The lawsuit had been filed by Lewis' mother, Pamela Lewis, on behalf of her late son's estate. TyRon Lewis is also survived by his father, Joe Hawkins, and a son, Aaron M. White.

Lewis was killed Oct. 24, 1996, when St. Petersburg police Officer James Knight fired through the windshield of Lewis' car. Knight said Lewis was trying to run him over, despite an order to stop.

Pamela Lewis filed a federal lawsuit in 1997, and later withdrew it. Her lawsuit was refiled in state court, and the city obtained a transfer of the case to federal court early this year. In her dismissal order, Judge Kovachevich wrote that the lawsuit had been pending, in some fashion, for three years, and that adequate time had elapsed to establish the facts.

The judge's order noted there was a lack of evidence that Knight and other officers had been negligent.
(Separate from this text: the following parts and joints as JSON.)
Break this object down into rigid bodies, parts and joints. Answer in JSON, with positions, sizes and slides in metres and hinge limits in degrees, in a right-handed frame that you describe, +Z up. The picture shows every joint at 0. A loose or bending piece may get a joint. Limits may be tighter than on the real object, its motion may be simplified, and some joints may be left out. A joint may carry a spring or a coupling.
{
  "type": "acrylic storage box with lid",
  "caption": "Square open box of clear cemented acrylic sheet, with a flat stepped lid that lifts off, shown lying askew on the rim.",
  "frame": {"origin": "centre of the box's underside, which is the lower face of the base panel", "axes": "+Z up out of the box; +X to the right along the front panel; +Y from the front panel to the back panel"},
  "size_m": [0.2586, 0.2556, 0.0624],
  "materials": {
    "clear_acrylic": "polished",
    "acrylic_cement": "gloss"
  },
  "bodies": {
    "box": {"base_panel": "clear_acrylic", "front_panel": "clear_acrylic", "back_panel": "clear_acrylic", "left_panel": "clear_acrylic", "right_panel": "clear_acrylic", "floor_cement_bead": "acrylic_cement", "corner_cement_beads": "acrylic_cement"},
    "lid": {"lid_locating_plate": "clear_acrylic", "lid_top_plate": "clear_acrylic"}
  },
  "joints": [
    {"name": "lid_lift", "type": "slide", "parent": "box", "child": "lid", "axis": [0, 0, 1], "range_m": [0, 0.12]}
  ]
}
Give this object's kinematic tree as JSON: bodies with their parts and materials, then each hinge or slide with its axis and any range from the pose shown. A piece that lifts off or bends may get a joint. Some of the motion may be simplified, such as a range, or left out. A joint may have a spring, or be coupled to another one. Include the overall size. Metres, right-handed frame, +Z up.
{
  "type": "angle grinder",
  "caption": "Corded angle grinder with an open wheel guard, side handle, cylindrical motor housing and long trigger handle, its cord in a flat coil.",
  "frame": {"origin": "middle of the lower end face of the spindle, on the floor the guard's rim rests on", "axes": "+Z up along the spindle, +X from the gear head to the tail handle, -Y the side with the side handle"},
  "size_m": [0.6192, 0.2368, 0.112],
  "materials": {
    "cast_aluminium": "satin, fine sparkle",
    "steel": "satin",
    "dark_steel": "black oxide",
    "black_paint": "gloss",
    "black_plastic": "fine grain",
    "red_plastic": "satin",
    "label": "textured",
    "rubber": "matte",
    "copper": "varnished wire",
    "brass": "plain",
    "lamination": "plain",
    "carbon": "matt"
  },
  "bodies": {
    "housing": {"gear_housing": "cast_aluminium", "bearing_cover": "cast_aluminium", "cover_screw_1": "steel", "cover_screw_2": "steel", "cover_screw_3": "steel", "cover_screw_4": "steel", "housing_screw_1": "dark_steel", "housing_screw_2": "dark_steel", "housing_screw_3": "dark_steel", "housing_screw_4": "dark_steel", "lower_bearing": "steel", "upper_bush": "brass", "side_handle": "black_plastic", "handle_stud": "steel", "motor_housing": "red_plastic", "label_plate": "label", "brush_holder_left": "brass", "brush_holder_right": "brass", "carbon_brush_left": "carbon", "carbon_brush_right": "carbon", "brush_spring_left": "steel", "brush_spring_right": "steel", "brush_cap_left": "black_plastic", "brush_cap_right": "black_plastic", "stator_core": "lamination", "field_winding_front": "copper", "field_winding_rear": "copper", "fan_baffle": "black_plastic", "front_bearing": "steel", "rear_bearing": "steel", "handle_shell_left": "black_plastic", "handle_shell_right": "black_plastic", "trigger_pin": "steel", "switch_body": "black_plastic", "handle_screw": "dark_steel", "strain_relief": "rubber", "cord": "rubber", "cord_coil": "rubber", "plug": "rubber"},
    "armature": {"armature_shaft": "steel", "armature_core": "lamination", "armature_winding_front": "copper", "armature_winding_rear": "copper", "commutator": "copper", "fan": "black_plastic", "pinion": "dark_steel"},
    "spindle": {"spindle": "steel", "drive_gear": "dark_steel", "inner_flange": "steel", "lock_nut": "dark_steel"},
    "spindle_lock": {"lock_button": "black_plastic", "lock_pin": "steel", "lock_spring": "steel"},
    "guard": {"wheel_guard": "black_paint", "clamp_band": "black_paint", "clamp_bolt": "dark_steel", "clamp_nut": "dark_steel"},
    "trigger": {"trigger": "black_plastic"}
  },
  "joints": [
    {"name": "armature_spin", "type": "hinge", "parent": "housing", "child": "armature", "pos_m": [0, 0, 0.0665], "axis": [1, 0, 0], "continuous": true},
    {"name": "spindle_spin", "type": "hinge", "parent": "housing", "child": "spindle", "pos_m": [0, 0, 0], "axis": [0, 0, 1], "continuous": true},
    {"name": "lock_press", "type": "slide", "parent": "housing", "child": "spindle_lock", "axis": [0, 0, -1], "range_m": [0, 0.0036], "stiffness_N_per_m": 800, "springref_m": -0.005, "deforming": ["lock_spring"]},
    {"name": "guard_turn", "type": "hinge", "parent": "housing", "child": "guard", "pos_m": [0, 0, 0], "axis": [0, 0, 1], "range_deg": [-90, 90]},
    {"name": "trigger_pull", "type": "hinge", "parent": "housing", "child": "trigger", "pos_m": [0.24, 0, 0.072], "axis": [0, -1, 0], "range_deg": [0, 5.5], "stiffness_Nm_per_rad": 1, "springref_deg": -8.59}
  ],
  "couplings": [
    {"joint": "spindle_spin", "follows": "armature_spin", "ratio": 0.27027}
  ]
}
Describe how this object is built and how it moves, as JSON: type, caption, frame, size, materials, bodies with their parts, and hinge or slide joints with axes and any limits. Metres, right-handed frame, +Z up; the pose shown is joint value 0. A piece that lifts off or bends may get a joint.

She also revisited the legal immunities granted by the courts to police officers.

"On a daily basis, law enforcement officers encounter situations that require split-second decisions to be made," Kovachevich wrote. " . . . A law enforcement officer's decision to use deadly force . . . is a discretionary decision that rests at the very heart of an officer's ability to protect all members of society, including himself and other officers."